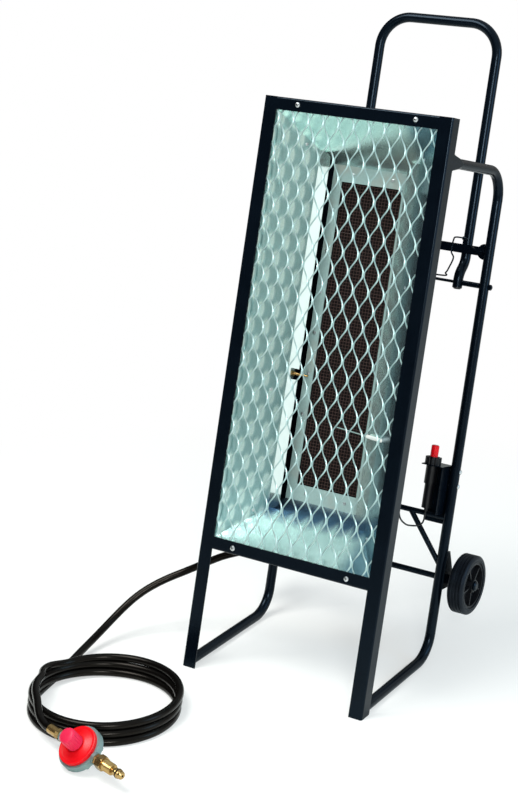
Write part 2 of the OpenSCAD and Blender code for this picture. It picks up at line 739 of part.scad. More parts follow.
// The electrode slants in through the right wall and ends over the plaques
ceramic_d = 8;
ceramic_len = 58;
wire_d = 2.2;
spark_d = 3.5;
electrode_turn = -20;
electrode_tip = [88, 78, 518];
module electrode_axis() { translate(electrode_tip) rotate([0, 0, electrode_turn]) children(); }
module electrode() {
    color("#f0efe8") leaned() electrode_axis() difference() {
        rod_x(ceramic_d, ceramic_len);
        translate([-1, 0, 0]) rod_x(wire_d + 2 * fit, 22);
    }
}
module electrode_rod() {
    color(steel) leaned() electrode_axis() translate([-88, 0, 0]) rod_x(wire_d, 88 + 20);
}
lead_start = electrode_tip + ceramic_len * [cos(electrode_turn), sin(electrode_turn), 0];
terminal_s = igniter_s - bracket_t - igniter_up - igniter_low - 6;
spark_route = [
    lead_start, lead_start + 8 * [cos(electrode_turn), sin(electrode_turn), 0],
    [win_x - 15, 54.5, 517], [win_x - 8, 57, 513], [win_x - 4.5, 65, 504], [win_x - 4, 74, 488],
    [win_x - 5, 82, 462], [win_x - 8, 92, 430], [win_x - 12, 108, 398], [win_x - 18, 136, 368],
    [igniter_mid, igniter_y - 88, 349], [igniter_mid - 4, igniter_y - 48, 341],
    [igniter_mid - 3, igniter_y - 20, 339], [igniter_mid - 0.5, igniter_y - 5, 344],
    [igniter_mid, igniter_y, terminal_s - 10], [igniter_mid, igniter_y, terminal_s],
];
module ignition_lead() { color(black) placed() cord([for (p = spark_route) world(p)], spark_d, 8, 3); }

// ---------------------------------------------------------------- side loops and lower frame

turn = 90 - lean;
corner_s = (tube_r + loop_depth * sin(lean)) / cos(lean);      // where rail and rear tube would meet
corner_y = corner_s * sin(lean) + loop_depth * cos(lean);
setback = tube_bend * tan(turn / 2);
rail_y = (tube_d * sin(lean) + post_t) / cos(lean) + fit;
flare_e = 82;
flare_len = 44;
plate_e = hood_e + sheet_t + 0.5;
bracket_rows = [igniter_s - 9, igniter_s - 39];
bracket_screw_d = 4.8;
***
Reproduce all the data word for word.

**The solution**.
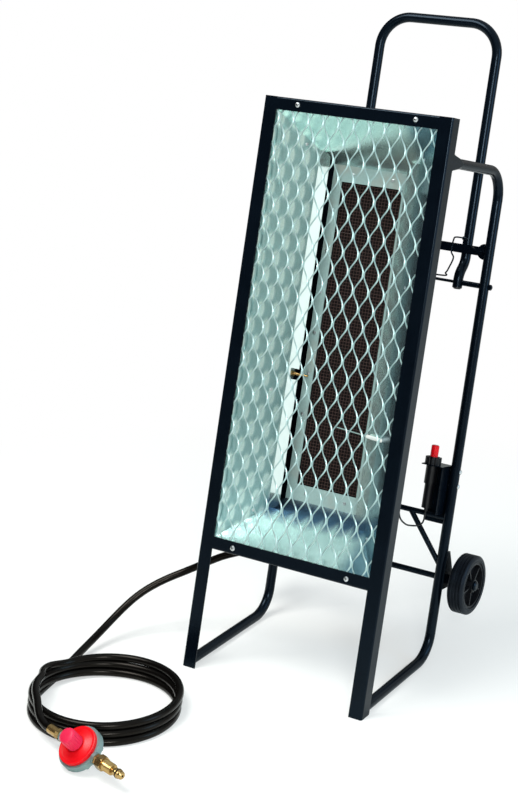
Write part 2 of the OpenSCAD and Blender code for this picture. It picks up at line 739 of part.scad. More parts follow.
// The electrode slants in through the right wall and ends over the plaques
ceramic_d = 8;
ceramic_len = 58;
wire_d = 2.2;
spark_d = 3.5;
electrode_turn = -20;
electrode_tip = [88, 78, 518];
module electrode_axis() { translate(electrode_tip) rotate([0, 0, electrode_turn]) children(); }
module electrode() {
    color("#f0efe8") leaned() electrode_axis() difference() {
        rod_x(ceramic_d, ceramic_len);
        translate([-1, 0, 0]) rod_x(wire_d + 2 * fit, 22);
    }
}
module electrode_rod() {
    color(steel) leaned() electrode_axis() translate([-88, 0, 0]) rod_x(wire_d, 88 + 20);
}
lead_start = electrode_tip + ceramic_len * [cos(electrode_turn), sin(electrode_turn), 0];
terminal_s = igniter_s - bracket_t - igniter_up - igniter_low - 6;
spark_route = [
    lead_start, lead_start + 8 * [cos(electrode_turn), sin(electrode_turn), 0],
    [win_x - 15, 54.5, 517], [win_x - 8, 57, 513], [win_x - 4.5, 65, 504], [win_x - 4, 74, 488],
    [win_x - 5, 82, 462], [win_x - 8, 92, 430], [win_x - 12, 108, 398], [win_x - 18, 136, 368],
    [igniter_mid, igniter_y - 88, 349], [igniter_mid - 4, igniter_y - 48, 341],
    [igniter_mid - 3, igniter_y - 20, 339], [igniter_mid - 0.5, igniter_y - 5, 344],
    [igniter_mid, igniter_y, terminal_s - 10], [igniter_mid, igniter_y, terminal_s],
];
module ignition_lead() { color(black) placed() cord([for (p = spark_route) world(p)], spark_d, 8, 3); }

// ---------------------------------------------------------------- side loops and lower frame

turn = 90 - lean;
corner_s = (tube_r + loop_depth * sin(lean)) / cos(lean);      // where rail and rear tube would meet
corner_y = corner_s * sin(lean) + loop_depth * cos(lean);
setback = tube_bend * tan(turn / 2);
rail_y = (tube_d * sin(lean) + post_t) / cos(lean) + fit;
flare_e = 82;
flare_len = 44;
plate_e = hood_e + sheet_t + 0.5;
bracket_rows = [igniter_s - 9, igniter_s - 39];
bracket_screw_d = 4.8;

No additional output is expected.